Work to do => Starting at the line that has "Keep writing the" and stopping after the line that has "against the hem", reproduce the listing below exactly; omit everything else.
Begin
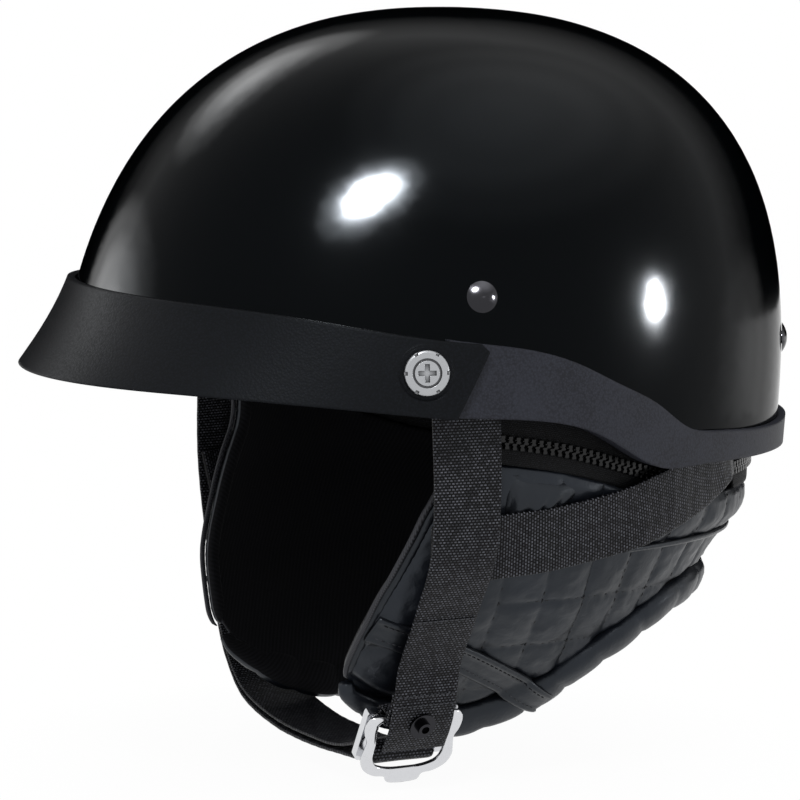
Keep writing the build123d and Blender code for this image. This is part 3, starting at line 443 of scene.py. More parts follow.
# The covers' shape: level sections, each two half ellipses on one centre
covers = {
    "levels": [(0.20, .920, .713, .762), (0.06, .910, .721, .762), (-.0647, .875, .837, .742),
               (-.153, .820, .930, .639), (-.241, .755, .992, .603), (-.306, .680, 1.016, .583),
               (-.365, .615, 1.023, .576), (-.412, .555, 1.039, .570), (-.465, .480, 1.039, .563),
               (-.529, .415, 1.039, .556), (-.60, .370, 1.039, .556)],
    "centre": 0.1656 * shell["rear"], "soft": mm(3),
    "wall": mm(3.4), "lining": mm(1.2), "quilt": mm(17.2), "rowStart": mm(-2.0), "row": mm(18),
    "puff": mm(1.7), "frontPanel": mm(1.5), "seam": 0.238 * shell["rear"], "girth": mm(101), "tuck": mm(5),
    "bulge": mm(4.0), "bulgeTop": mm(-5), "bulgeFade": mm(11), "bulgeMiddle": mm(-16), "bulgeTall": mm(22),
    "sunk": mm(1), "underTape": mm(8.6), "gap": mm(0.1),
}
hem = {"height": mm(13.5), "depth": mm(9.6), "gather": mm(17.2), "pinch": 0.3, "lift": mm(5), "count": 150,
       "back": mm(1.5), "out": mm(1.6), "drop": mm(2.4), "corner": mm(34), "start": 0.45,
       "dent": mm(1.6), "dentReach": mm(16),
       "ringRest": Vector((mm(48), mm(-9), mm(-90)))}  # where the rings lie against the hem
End
Begin
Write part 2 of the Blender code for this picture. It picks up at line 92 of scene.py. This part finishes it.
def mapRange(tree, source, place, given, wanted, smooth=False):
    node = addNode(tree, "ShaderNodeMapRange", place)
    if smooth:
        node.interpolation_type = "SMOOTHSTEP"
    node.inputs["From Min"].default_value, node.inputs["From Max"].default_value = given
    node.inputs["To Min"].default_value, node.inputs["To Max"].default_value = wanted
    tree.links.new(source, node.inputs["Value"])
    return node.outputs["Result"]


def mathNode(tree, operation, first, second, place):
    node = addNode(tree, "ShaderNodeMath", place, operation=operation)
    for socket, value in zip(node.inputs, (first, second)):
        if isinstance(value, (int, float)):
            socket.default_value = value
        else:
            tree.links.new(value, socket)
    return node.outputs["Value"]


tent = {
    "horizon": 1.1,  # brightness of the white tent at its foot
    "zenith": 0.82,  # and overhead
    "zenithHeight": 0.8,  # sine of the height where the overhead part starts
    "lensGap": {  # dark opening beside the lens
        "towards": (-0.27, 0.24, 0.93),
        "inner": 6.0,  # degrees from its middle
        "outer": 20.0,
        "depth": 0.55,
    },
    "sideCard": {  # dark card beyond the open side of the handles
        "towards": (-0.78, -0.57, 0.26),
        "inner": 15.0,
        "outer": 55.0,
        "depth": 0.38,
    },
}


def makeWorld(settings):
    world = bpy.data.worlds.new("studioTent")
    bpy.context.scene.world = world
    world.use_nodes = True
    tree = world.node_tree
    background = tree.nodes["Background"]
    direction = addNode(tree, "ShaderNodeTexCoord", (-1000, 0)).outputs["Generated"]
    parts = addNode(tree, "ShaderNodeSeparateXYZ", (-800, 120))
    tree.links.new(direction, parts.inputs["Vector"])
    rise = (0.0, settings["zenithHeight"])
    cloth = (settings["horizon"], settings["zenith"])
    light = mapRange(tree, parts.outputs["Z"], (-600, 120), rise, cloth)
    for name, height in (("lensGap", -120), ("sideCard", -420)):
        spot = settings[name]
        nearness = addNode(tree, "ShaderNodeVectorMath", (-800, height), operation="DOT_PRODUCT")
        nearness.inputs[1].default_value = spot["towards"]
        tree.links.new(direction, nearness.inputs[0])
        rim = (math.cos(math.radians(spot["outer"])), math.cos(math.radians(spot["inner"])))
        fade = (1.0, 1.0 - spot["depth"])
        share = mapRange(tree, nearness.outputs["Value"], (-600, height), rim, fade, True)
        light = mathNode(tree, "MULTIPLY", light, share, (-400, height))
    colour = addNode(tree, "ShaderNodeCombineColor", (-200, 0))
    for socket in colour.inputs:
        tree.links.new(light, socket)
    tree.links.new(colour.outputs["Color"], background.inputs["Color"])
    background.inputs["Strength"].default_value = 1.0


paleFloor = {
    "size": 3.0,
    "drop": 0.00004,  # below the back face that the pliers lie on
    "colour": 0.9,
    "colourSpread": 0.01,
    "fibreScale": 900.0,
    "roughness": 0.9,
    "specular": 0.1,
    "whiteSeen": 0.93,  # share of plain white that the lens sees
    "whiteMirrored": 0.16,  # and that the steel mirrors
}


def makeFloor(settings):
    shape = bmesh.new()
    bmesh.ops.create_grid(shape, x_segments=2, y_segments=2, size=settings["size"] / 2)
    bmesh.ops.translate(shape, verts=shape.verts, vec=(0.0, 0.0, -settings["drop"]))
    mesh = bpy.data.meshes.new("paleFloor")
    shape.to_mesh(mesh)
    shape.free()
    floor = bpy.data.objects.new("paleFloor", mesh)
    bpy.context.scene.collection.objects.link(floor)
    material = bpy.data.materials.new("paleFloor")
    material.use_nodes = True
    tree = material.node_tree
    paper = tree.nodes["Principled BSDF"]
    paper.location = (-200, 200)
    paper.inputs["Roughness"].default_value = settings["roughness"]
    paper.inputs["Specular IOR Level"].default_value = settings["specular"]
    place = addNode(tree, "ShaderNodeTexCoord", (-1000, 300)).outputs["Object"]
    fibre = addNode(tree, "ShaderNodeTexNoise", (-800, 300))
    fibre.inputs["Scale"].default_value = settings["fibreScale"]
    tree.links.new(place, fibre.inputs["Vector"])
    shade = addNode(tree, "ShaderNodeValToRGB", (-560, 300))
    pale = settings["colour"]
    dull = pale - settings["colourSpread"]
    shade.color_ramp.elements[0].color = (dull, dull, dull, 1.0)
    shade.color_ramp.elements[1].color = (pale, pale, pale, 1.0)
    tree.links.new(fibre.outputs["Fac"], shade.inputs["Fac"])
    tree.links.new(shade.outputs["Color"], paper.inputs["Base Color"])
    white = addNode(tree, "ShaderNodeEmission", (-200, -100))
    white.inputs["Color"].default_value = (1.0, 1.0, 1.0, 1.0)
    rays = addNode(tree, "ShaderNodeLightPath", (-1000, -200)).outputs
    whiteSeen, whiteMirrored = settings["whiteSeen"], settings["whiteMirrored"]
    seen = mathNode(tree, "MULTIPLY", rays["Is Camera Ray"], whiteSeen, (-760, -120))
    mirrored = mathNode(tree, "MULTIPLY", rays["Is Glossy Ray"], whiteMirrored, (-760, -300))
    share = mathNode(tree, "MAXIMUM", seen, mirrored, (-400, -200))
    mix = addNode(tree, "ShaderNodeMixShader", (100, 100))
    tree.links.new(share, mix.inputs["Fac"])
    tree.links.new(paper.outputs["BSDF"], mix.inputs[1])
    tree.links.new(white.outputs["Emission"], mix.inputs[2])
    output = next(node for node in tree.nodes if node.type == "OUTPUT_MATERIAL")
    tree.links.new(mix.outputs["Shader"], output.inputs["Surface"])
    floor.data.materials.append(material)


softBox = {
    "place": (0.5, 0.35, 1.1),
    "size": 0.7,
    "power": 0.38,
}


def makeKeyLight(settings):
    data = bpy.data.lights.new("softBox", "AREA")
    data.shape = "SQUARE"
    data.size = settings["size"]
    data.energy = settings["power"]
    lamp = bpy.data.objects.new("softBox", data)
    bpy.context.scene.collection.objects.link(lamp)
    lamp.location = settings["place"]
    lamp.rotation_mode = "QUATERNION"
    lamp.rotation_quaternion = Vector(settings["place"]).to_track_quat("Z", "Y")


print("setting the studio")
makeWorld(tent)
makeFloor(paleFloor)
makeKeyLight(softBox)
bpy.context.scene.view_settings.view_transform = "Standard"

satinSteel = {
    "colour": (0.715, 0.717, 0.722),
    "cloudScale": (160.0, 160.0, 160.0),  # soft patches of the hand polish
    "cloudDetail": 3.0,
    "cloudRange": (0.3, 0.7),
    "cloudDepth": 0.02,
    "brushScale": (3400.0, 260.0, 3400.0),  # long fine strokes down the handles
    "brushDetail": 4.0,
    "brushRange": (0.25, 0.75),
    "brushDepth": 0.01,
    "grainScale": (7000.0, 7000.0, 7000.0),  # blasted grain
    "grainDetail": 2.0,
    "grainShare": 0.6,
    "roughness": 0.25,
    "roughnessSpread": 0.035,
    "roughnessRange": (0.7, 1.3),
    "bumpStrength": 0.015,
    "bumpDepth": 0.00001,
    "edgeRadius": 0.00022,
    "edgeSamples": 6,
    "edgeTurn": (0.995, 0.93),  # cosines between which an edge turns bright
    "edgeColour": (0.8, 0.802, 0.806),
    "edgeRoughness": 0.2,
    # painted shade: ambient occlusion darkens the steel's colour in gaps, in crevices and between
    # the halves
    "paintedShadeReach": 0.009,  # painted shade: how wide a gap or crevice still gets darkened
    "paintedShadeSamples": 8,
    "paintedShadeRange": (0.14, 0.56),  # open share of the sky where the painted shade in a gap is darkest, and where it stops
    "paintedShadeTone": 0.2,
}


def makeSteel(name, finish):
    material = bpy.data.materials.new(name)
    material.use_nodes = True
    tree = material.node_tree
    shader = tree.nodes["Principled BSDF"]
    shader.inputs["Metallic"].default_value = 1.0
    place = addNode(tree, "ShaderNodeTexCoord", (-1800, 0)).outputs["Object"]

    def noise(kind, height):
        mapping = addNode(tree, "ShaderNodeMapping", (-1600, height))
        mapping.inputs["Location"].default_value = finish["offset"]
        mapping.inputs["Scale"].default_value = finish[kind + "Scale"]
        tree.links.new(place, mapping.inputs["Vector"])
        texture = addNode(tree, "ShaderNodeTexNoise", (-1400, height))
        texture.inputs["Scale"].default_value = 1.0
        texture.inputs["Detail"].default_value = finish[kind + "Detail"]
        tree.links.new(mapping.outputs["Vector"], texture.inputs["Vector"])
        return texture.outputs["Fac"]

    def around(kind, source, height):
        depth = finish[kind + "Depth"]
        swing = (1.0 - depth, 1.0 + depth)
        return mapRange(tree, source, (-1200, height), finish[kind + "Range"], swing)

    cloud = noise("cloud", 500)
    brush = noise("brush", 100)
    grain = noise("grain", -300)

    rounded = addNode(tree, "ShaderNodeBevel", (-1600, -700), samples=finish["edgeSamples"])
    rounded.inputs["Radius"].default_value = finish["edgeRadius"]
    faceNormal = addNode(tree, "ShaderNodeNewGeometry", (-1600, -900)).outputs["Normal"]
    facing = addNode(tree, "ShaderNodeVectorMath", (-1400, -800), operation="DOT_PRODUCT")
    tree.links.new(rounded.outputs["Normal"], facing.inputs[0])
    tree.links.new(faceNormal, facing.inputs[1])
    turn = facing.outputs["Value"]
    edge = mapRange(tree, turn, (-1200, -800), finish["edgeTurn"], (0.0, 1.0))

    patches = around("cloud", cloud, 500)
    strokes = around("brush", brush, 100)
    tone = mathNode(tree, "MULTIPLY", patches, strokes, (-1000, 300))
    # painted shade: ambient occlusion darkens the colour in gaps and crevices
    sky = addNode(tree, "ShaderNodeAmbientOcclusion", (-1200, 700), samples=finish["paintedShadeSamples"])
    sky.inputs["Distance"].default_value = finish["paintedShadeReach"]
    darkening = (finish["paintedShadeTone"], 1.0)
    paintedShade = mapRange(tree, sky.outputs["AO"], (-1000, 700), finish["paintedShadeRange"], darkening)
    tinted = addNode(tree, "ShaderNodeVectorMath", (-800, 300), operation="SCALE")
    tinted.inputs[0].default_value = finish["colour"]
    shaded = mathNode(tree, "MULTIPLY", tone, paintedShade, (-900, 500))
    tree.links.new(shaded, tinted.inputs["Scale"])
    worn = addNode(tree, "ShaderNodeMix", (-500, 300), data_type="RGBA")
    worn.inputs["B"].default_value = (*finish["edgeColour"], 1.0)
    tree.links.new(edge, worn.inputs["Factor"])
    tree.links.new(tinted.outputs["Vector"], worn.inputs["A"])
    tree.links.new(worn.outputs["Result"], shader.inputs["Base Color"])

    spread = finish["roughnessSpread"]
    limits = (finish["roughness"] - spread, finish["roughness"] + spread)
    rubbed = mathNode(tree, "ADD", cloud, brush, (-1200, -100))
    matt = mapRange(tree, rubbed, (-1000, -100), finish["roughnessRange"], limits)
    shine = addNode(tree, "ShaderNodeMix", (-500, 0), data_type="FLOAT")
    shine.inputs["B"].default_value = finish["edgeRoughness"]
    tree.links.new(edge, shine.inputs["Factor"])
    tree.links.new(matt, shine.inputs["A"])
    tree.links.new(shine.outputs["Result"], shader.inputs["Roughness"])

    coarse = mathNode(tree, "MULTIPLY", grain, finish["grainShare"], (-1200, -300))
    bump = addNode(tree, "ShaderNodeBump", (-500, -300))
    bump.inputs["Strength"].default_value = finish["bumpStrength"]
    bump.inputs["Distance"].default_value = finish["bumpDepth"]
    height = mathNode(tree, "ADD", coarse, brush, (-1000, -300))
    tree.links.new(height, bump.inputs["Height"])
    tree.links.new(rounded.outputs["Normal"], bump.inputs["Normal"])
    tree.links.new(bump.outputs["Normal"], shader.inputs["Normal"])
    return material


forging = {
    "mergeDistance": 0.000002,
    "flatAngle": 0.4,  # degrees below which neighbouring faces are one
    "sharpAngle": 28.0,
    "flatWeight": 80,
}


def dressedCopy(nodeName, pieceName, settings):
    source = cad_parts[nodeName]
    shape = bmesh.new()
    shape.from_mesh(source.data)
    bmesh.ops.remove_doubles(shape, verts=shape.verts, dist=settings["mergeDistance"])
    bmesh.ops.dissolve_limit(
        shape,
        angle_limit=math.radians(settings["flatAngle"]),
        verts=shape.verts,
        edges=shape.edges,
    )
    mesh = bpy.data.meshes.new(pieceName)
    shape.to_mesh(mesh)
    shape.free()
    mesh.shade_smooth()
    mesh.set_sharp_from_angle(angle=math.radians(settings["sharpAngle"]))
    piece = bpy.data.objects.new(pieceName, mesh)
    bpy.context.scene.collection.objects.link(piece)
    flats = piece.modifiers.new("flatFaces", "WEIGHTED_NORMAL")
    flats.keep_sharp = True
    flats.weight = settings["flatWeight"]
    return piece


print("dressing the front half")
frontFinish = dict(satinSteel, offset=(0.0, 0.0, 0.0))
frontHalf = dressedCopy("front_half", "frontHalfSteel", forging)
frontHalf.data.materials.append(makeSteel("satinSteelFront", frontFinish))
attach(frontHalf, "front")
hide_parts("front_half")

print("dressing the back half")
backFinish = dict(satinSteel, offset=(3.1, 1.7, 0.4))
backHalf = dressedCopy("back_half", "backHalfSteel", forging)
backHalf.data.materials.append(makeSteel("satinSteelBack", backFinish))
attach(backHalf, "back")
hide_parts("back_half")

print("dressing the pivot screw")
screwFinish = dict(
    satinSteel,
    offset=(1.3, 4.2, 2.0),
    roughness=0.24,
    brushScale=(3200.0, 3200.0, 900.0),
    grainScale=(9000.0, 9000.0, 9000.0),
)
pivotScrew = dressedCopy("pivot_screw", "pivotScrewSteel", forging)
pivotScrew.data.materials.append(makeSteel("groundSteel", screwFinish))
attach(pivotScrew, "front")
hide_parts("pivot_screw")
End
Result of this task =>
Keep writing the build123d and Blender code for this image. This is part 3, starting at line 443 of scene.py. More parts follow.
# The covers' shape: level sections, each two half ellipses on one centre
covers = {
    "levels": [(0.20, .920, .713, .762), (0.06, .910, .721, .762), (-.0647, .875, .837, .742),
               (-.153, .820, .930, .639), (-.241, .755, .992, .603), (-.306, .680, 1.016, .583),
               (-.365, .615, 1.023, .576), (-.412, .555, 1.039, .570), (-.465, .480, 1.039, .563),
               (-.529, .415, 1.039, .556), (-.60, .370, 1.039, .556)],
    "centre": 0.1656 * shell["rear"], "soft": mm(3),
    "wall": mm(3.4), "lining": mm(1.2), "quilt": mm(17.2), "rowStart": mm(-2.0), "row": mm(18),
    "puff": mm(1.7), "frontPanel": mm(1.5), "seam": 0.238 * shell["rear"], "girth": mm(101), "tuck": mm(5),
    "bulge": mm(4.0), "bulgeTop": mm(-5), "bulgeFade": mm(11), "bulgeMiddle": mm(-16), "bulgeTall": mm(22),
    "sunk": mm(1), "underTape": mm(8.6), "gap": mm(0.1),
}
hem = {"height": mm(13.5), "depth": mm(9.6), "gather": mm(17.2), "pinch": 0.3, "lift": mm(5), "count": 150,
       "back": mm(1.5), "out": mm(1.6), "drop": mm(2.4), "corner": mm(34), "start": 0.45,
       "dent": mm(1.6), "dentReach": mm(16),
       "ringRest": Vector((mm(48), mm(-9), mm(-90)))}  # where the rings lie against the hem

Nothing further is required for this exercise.